Ferry has long been an interpretor of classic songs, from his 1973 solo debut, These Foolish Things, released while still fronting Roxy, up to 2007’s Bob Dylan compendium, Dylanesque, and beyond.

“It was because I didn’t feel like I could write like a machine,” Ferry says of the origins of These Foolish Things, “and I think a lot of artists have overwritten, because after a while ideas become less potent. So after the first two Roxy Music albums I’d written, I was desperate to make a new record, almost as a cathartic thing, and to try something different and have fun with these 1930s standards. All these songs had been done by lots of different people, so there was a great precedent for what I was doing, but at the time it seemed quite novel.

“But that started a more main-stream career, which I didn’t think was such a bad thing, because maybe more mainstream audiences could go to my more difficult work with Roxy. That was the plan, anyway.”

Ferry’s musical roots date back to the first time he heard blues singer Leadbelly on the radio while a 10-year old-growing up in working-class Washington, Tyne and Wear. Already obsessed with music, Ferry would devour the music press he delivered on his paper round. It was growing up in a house without telephone, car or fridge that fuelled Ferry’s desire for continual reinvention.

“I’m never happy being still,” he admits. “I like creating things, which is a joy and a curse, because you always want to be adding something to what you are. I guess it’s because of an innate dissatisfaction with who I am, and I want to make myself a bit more than that. As soon as I read Shakespeare and Dickens I felt there was a better world out there that was all about literature and art and music.”

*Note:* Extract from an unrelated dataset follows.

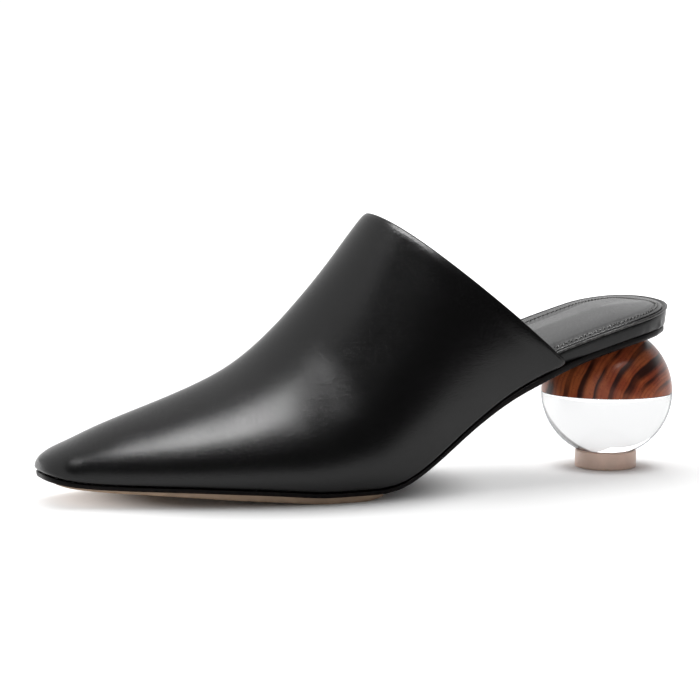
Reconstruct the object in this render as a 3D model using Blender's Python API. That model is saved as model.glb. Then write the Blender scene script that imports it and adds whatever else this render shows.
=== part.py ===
"""Closed toe mule for the left foot, with a square toe, a high vamp and a half wood, half clear ball heel.

Metres, +Z up. The toe points along -X, the outer side of the shoe faces -Y, and the origin is the middle of
the top lift's foot, on the floor, straight under the ball of the heel.
"""

import math

import bmesh
import bpy
import numpy as np

MM = 0.001

# Lengths and widths of the last
SHOE_LENGTH = 247.0 * MM
HEEL_AXIS_FROM_BACK = 23.5 * MM
BALL_WIDTH = 78.0 * MM
TOE_CORNER_LENGTH = 9.0 * MM
TOE_SQUARENESS = 2.7
HEEL_CURVE_LENGTH = 29.0 * MM
HEEL_ROUNDNESS = 2.15

# Heights of the last
TOE_SPRING = 6.6 * MM
INSTEP_HEIGHT = 95.0 * MM
TOE_FRONT_SHARE = 0.50
TOP_EDGE_ROLL = 0.5 * MM
TIP_DROP = 0.6 * MM
TOP_LINE_BOW = 1.03

# Thicknesses of the layers, and the clearance at which glued pieces meet
UPPER_WALL = 2.0 * MM
TREAD_THICKNESS = 1.9 * MM
OUTSOLE_HEEL_THICKNESS = 2.8 * MM
OUTSOLE_TOE_THICKNESS = 1.5 * MM
INSOLE_HEEL_THICKNESS = 6.6 * MM
INSOLE_TOE_THICKNESS = 2.6 * MM
ARCH_RISE = 2.2 * MM
SOCK_THICKNESS = 1.1 * MM
GLUE_GAP = 0.3 * MM

# Edges of the layers, measured inwards from the edge of the last
OUTSOLE_INSET = 0.3 * MM
OUTSOLE_HEEL_INSET = 3.6 * MM
OUTSOLE_BEVEL = 0.4 * MM
OUTSOLE_HEEL_BEVEL = 1.8 * MM
INSOLE_TAPER = 1.4 * MM
RIM_WIDTH = 1.5 * MM
RIM_BEAD = 0.5 * MM
RIM_HEIGHT = 1.1 * MM
TREAD_INSET = 0.2 * MM
TREAD_TOE_INSET = 3.4 * MM
TREAD_TAPER = 0.25 * MM
TREAD_END_ARC = 9.0 * MM
SEAM_INSET = 3.6 * MM
PAD_CROWN = 2.4 * MM
SOCK_START = 0.055

# The heel, from the floor up
TOPLIFT_DIAMETER = 23.5 * MM
TOPLIFT_HEIGHT = 6.8 * MM
TOPLIFT_CHAMFER = 0.4 * MM
BALL_DIAMETER = 50.0 * MM
SEAT_CUT_DEPTH = 4.2 * MM

# Faces along and around each piece
CAP_STEPS = 6
UPPER_ROW_STEPS = 3
UPPER_SIDE_STEPS = 17
WAIST_STEPS = 3
ROUND_STEPS = 40

BALL_RADIUS = BALL_DIAMETER / 2
TOPLIFT_RADIUS = TOPLIFT_DIAMETER / 2
BALL_CENTRE_Z = TOPLIFT_HEIGHT + GLUE_GAP + math.sqrt(BALL_RADIUS**2 - TOPLIFT_RADIUS**2)
HEEL_RISE = BALL_CENTRE_Z + BALL_RADIUS - SEAT_CUT_DEPTH
TREAD_LEVEL = TREAD_THICKNESS + GLUE_GAP
HEEL_AXIS = SHOE_LENGTH - HEEL_AXIS_FROM_BACK
INSOLE_INSET = UPPER_WALL + GLUE_GAP


def table(columns, *rows):
    """A short table as one array for each named column."""
    return {name: np.array([row[i] for row in rows]) for i, name in enumerate(columns)}


# The edge of the last seen from above: half widths to each side of the middle line, as shares of the ball
# width, at shares of the shoe's length from the toe tip.
OUTLINE = table(
    ("along", "outer", "inner"),
    (0.000, 0.148, 0.172),
    (0.036, 0.192, 0.212),
    (0.080, 0.250, 0.262),
    (0.140, 0.322, 0.325),
    (0.200, 0.386, 0.380),
    (0.280, 0.460, 0.444),
    (0.345, 0.500, 0.478),
    (0.395, 0.515, 0.482),
    (0.445, 0.510, 0.455),
    (0.520, 0.470, 0.396),
    (0.600, 0.420, 0.357),
    (0.680, 0.383, 0.345),
    (0.760, 0.364, 0.355),
    (0.820, 0.366, 0.366),
    (0.890, 0.374, 0.374),
    (1.000, 0.374, 0.374),
)

# The underside of the outsole seen from the side: the toe's lift as a share of the toe spring, and the
# rise to the heel as a share of the height from the tread to the seat over the heel's axis.
PROFILE = table(
    ("along", "spring", "rise"),
    (0.000, 1.000, 0.000),
    (0.017, 0.850, 0.000),
    (0.042, 0.700, 0.000),
    (0.094, 0.570, 0.000),
    (0.173, 0.460, 0.000),
    (0.237, 0.350, 0.000),
    (0.302, 0.210, 0.000),
    (0.345, 0.080, 0.000),
    (0.375, 0.000, 0.000),
    (0.455, 0.000, 0.000),
    (0.485, 0.000, 0.014),
    (0.510, 0.000, 0.055),
    (0.545, 0.000, 0.153),
    (0.580, 0.000, 0.272),
    (0.615, 0.000, 0.399),
    (0.650, 0.000, 0.513),
    (0.685, 0.000, 0.614),
    (0.720, 0.000, 0.696),
    (0.760, 0.000, 0.775),
    (0.810, 0.000, 0.857),
    (0.860, 0.000, 0.935),
    (0.905, 0.000, 1.000),
    (0.950, 0.000, 1.040),
    (1.000, 0.000, 1.062),
)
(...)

Even today, Ferry is restless for fresh challenges.

“I just like doing lots of different things,” he says. “I wish I could do Richard Strauss’s last songs, but they’re really written for a woman soprano. They’re very soulful and melancholic, which is a mood I like.

“I don’t write that much happy music, which is probably because I mainly write it at night. That’s when the darker shades kick in. But there’s beauty there as well, and I like doing beautiful things.”